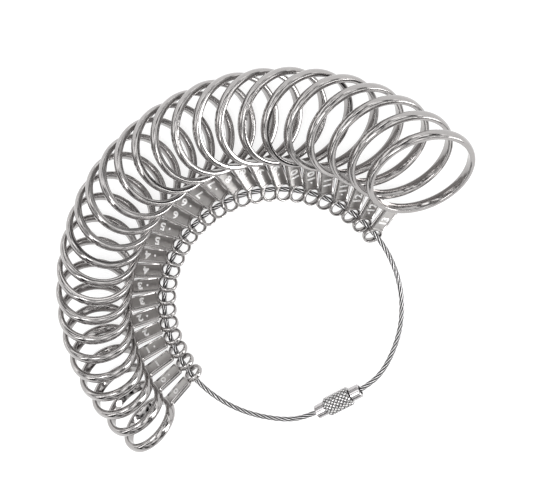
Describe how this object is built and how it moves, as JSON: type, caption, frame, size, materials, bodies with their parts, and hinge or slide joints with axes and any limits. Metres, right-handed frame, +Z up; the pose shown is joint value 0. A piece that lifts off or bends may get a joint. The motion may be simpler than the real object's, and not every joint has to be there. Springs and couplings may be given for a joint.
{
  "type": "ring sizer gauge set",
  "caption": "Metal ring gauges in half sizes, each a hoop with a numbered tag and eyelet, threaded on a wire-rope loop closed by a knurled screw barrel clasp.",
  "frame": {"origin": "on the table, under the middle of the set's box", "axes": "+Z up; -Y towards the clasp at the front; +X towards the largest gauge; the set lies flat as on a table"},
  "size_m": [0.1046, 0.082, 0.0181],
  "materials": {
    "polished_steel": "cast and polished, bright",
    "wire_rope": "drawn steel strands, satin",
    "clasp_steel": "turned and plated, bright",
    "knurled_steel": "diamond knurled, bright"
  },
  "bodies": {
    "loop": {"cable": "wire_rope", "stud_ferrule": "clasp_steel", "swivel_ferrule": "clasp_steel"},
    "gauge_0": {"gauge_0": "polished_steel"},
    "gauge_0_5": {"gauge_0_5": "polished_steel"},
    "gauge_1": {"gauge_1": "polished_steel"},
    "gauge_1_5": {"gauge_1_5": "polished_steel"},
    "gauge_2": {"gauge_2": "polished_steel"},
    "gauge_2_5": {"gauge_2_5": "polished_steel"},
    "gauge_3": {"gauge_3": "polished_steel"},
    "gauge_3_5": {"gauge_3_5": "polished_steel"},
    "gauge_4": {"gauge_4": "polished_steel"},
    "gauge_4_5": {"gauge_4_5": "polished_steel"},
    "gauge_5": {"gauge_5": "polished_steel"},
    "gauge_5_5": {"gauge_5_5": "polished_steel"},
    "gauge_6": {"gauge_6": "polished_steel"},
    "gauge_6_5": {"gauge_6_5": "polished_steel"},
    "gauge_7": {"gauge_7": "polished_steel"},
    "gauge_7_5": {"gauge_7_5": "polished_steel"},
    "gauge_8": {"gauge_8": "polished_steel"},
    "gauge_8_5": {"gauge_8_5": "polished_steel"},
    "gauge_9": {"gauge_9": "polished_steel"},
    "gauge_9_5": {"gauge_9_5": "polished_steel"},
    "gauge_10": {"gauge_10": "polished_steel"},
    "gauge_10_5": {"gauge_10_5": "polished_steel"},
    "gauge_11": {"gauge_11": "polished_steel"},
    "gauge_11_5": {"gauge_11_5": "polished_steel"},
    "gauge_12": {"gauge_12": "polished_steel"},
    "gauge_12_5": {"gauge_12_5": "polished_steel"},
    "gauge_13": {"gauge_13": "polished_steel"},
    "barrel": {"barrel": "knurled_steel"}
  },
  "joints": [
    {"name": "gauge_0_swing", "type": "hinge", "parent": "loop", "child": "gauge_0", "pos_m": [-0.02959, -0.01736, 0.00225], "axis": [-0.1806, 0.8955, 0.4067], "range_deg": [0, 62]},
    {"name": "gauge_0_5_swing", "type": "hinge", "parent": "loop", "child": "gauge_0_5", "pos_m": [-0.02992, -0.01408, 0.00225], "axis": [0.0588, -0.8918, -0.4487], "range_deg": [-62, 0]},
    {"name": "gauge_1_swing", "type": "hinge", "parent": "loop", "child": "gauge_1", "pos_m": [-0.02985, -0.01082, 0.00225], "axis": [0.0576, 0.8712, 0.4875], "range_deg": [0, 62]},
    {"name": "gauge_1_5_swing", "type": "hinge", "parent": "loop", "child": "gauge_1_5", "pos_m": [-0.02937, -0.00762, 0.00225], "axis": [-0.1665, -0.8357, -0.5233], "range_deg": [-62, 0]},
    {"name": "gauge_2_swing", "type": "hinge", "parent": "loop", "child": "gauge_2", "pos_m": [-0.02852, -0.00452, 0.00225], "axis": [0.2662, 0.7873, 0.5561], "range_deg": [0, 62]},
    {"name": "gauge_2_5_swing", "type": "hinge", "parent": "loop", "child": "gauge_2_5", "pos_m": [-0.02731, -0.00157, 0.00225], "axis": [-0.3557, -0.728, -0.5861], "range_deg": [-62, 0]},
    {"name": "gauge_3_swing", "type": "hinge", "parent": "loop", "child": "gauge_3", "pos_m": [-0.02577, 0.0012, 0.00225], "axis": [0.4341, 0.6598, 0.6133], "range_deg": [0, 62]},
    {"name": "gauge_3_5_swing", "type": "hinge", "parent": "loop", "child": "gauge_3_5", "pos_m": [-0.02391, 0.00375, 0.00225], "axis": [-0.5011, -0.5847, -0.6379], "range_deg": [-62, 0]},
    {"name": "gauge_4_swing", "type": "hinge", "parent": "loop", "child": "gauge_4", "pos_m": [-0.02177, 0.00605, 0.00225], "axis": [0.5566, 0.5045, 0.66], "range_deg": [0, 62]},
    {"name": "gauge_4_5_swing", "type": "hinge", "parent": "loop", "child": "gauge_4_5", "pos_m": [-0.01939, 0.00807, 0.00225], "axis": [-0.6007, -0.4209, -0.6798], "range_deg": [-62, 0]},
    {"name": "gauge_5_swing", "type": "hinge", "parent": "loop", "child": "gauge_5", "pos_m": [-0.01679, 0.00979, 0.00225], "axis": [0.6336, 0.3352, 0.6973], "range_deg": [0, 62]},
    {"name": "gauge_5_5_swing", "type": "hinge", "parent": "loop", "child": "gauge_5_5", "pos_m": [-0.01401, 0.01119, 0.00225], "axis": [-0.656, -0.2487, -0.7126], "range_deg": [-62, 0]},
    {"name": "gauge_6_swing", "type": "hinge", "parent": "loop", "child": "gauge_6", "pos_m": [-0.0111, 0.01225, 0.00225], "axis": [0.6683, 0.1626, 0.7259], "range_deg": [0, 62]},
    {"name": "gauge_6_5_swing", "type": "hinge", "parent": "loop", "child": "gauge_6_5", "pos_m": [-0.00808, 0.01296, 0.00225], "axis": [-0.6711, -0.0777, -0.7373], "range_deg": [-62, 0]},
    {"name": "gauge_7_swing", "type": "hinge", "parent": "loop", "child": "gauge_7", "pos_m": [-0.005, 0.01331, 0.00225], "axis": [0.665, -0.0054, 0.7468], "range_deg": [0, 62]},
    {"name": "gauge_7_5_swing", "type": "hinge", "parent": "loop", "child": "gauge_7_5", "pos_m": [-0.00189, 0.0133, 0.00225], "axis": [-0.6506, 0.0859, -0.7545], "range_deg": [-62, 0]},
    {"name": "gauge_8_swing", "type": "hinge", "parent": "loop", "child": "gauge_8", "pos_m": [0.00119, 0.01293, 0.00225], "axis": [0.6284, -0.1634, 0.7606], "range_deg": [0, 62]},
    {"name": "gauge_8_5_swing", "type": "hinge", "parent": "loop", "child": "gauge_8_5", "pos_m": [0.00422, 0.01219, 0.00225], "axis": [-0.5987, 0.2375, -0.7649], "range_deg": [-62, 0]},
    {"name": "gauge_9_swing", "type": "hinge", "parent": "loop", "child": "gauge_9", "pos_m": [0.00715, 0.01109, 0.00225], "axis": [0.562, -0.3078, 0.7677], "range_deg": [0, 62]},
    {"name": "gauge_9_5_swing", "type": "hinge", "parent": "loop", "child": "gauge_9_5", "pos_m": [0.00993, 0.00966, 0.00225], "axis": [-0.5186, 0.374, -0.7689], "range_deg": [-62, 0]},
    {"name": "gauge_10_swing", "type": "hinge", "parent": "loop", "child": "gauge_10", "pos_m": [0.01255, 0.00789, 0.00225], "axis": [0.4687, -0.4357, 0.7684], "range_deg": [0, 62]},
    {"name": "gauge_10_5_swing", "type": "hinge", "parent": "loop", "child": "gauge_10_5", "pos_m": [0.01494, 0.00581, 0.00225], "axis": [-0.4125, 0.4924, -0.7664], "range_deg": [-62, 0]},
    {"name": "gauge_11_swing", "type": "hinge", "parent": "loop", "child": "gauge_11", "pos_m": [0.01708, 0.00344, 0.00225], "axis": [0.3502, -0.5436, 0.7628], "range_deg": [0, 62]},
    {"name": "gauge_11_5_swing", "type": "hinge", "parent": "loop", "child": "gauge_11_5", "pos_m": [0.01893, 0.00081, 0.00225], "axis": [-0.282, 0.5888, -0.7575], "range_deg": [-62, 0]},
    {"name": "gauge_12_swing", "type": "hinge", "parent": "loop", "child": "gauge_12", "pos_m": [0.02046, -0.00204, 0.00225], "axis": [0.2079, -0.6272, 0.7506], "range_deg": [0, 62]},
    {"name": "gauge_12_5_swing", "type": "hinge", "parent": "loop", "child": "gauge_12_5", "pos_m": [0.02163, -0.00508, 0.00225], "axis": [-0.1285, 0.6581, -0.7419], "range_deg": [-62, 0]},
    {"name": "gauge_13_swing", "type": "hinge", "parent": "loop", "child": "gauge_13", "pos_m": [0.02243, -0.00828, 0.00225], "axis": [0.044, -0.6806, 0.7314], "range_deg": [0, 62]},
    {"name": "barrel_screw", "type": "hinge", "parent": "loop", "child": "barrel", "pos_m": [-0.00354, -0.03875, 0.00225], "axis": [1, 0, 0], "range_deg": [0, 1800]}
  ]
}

^^^^^^^^^^^^^^^^

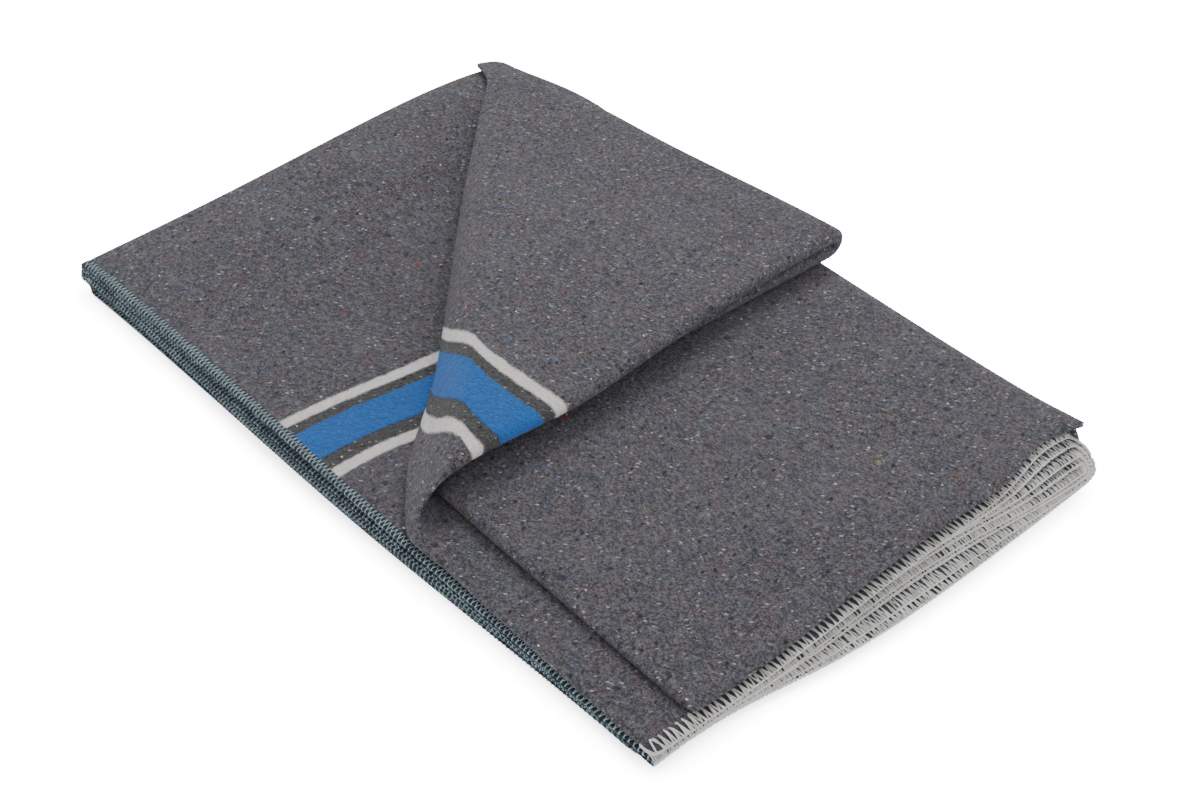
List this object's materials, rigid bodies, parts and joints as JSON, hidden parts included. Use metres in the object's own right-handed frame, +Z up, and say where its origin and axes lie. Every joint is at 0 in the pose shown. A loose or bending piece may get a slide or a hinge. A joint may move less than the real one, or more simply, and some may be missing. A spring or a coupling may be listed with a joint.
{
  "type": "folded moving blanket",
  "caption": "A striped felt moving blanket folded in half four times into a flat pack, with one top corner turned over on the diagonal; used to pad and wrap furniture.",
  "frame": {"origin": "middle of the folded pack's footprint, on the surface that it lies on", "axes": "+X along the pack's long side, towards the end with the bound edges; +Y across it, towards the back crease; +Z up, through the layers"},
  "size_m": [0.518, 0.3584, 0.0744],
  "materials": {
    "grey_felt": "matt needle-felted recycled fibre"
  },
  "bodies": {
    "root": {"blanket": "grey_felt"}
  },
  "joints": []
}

^^^^^^^^^^^^^^^^

## Given problem
Identify the lines in the entries above that contain "pose", then copy them out.

## Written response
Describe how this object is built and how it moves, as JSON: type, caption, frame, size, materials, bodies with their parts, and hinge or slide joints with axes and any limits. Metres, right-handed frame, +Z up; the pose shown is joint value 0. A piece that lifts off or bends may get a joint. The motion may be simpler than the real object's, and not every joint has to be there. Springs and couplings may be given for a joint.
List this object's materials, rigid bodies, parts and joints as JSON, hidden parts included. Use metres in the object's own right-handed frame, +Z up, and say where its origin and axes lie. Every joint is at 0 in the pose shown. A loose or bending piece may get a slide or a hinge. A joint may move less than the real one, or more simply, and some may be missing. A spring or a coupling may be listed with a joint.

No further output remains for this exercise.